### Description of the task
Keep to the lines between the one holding "# Check every object, then write each piece" and the one holding "obj.parent = empty", inclusive, and write them out exactly.
________________________________________
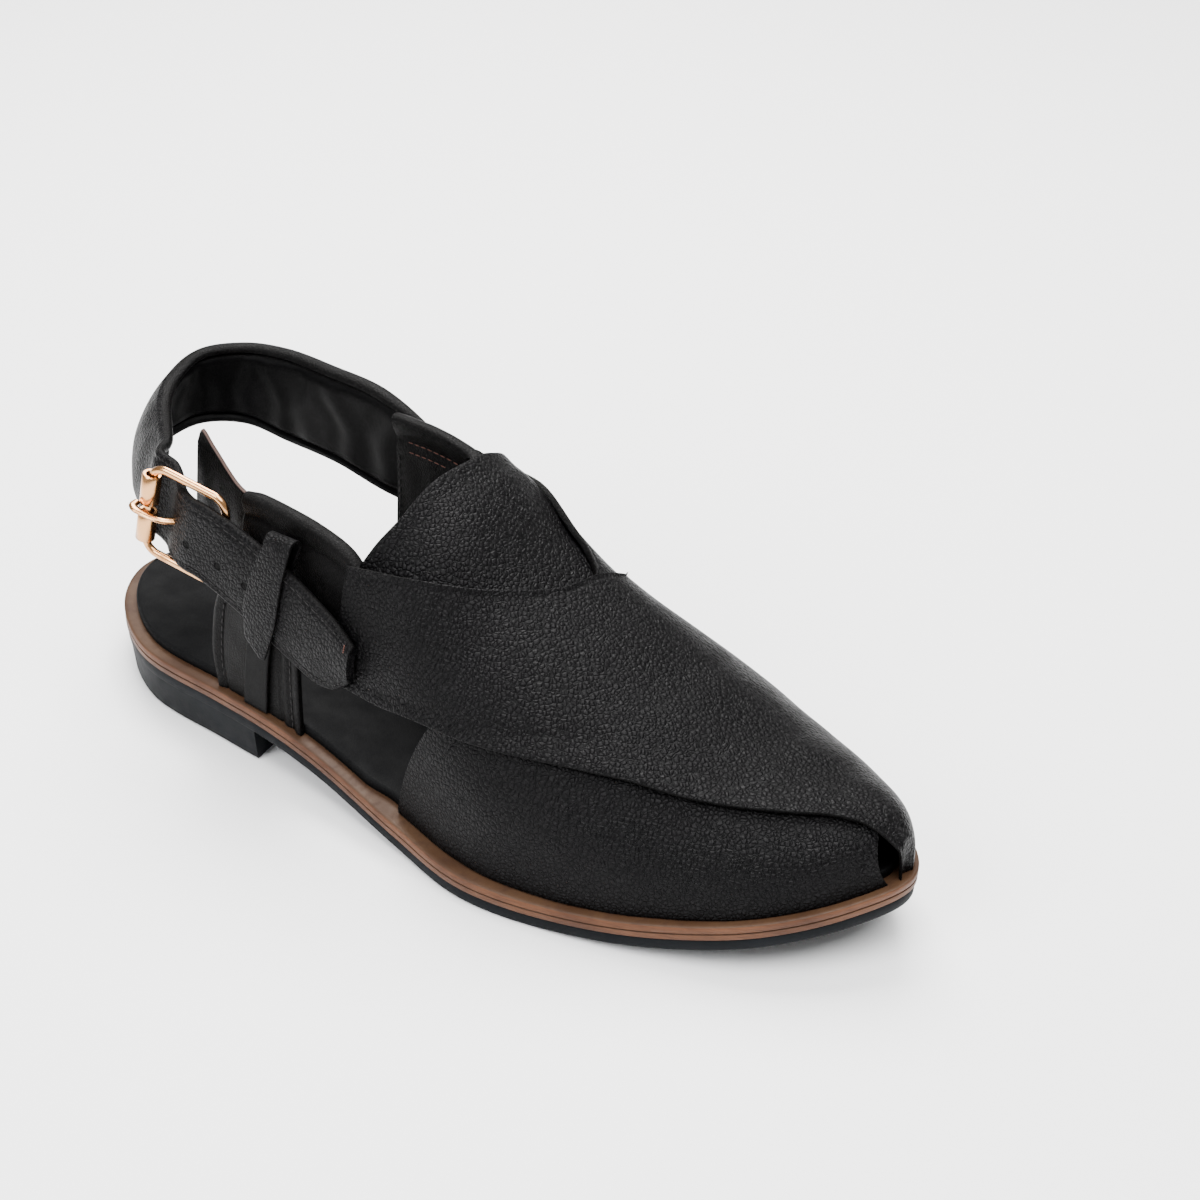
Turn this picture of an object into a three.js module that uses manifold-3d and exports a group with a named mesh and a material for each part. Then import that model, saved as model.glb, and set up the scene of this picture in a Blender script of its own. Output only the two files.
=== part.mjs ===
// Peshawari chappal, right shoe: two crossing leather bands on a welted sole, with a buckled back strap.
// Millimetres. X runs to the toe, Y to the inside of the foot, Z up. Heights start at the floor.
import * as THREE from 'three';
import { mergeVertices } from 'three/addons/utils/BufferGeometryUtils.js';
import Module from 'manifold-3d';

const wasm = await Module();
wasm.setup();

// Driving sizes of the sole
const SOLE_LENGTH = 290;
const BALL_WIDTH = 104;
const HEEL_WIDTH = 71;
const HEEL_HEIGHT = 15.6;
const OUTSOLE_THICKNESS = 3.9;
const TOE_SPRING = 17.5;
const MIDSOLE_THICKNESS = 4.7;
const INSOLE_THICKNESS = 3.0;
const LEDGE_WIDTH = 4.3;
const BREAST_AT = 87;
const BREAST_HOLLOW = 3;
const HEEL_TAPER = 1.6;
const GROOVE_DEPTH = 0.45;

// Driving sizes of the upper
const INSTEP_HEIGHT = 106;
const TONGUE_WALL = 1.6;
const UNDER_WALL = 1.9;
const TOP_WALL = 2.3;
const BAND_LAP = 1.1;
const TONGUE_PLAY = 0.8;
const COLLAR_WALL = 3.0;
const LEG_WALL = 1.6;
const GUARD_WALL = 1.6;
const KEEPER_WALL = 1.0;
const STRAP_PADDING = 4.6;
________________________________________
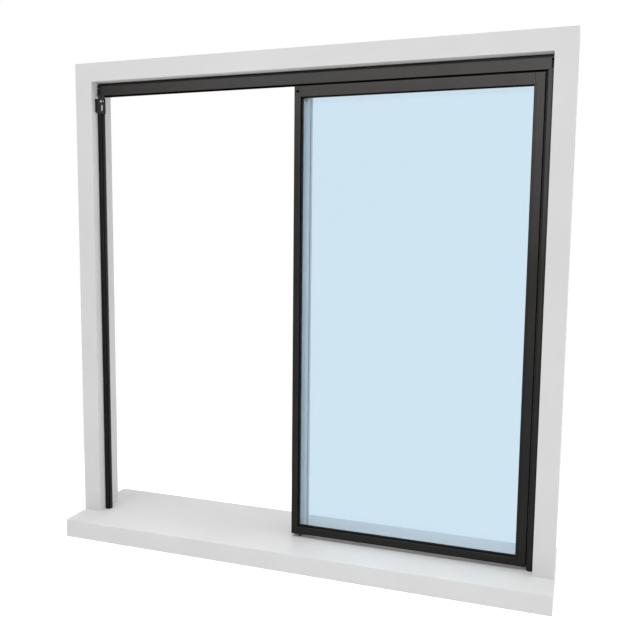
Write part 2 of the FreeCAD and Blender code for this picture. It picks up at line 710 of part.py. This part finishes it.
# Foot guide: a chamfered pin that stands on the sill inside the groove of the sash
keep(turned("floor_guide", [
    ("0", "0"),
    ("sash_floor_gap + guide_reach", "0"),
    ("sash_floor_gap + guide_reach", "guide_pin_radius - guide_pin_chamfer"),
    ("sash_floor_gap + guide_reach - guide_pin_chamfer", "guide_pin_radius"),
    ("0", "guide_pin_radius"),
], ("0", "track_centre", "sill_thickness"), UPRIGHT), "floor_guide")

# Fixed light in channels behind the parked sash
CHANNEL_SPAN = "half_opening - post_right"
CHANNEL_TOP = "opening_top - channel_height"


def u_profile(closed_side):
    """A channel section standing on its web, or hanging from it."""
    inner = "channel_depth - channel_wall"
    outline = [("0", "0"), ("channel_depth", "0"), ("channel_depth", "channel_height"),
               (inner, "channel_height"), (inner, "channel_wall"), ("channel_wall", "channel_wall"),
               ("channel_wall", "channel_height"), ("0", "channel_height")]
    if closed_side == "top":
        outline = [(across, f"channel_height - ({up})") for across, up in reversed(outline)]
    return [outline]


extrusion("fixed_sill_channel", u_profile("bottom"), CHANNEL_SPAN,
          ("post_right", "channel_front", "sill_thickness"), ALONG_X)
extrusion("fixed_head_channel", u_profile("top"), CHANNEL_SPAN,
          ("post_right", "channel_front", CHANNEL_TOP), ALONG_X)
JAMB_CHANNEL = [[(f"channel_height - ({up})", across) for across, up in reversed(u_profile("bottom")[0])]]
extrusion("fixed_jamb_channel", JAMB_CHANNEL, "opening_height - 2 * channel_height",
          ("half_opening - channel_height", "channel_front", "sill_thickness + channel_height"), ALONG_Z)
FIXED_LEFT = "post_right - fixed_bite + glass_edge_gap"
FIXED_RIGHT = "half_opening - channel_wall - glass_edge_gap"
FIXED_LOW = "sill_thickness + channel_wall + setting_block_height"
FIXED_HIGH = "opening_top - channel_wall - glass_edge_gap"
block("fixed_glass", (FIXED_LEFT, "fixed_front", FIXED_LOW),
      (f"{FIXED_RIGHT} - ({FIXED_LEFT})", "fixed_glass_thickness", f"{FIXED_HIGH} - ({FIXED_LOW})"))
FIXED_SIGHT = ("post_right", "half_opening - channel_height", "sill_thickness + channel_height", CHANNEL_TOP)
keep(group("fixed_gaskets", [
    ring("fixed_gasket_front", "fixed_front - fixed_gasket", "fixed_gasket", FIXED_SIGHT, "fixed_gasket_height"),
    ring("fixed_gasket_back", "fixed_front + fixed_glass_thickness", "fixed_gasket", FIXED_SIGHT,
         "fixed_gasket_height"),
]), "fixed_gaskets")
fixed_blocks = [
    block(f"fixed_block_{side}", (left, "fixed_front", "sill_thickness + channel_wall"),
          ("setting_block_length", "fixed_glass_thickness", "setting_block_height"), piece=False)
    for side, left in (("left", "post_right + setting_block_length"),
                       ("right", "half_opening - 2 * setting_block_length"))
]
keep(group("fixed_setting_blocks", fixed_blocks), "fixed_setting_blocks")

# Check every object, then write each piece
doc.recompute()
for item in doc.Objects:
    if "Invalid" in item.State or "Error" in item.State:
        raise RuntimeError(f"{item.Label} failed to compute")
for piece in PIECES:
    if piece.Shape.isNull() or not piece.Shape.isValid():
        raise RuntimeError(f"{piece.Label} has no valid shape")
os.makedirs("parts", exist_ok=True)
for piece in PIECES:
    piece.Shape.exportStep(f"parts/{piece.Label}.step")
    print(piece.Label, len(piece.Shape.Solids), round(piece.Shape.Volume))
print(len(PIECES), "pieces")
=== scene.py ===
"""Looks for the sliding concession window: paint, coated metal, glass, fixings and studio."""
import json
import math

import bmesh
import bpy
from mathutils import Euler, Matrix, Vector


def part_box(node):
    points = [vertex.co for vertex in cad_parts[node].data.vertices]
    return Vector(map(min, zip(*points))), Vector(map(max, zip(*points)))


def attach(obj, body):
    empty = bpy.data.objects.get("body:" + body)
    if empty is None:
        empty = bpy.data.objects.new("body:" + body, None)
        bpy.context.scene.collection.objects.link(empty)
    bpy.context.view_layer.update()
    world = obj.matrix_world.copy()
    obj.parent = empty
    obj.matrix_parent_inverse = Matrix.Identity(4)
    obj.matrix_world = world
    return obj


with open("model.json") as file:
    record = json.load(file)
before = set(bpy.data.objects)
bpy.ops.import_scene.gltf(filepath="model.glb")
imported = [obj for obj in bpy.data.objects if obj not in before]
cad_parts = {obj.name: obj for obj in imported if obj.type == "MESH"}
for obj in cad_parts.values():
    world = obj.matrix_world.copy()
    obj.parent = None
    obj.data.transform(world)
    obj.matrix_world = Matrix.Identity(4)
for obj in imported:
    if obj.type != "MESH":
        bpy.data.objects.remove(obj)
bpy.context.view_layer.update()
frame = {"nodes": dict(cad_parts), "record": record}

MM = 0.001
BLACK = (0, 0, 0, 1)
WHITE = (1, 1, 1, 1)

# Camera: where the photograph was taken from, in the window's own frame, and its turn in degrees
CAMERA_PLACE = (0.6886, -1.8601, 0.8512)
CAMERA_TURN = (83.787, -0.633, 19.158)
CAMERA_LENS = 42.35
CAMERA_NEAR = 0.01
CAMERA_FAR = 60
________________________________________
### Answer to the problem
# Check every object, then write each piece
doc.recompute()
for item in doc.Objects:
    if "Invalid" in item.State or "Error" in item.State:
        raise RuntimeError(f"{item.Label} failed to compute")
for piece in PIECES:
    if piece.Shape.isNull() or not piece.Shape.isValid():
        raise RuntimeError(f"{piece.Label} has no valid shape")
os.makedirs("parts", exist_ok=True)
for piece in PIECES:
    piece.Shape.exportStep(f"parts/{piece.Label}.step")
    print(piece.Label, len(piece.Shape.Solids), round(piece.Shape.Volume))
print(len(PIECES), "pieces")
=== scene.py ===
"""Looks for the sliding concession window: paint, coated metal, glass, fixings and studio."""
import json
import math

import bmesh
import bpy
from mathutils import Euler, Matrix, Vector


def part_box(node):
    points = [vertex.co for vertex in cad_parts[node].data.vertices]
    return Vector(map(min, zip(*points))), Vector(map(max, zip(*points)))


def attach(obj, body):
    empty = bpy.data.objects.get("body:" + body)
    if empty is None:
        empty = bpy.data.objects.new("body:" + body, None)
        bpy.context.scene.collection.objects.link(empty)
    bpy.context.view_layer.update()
    world = obj.matrix_world.copy()
    obj.parent = empty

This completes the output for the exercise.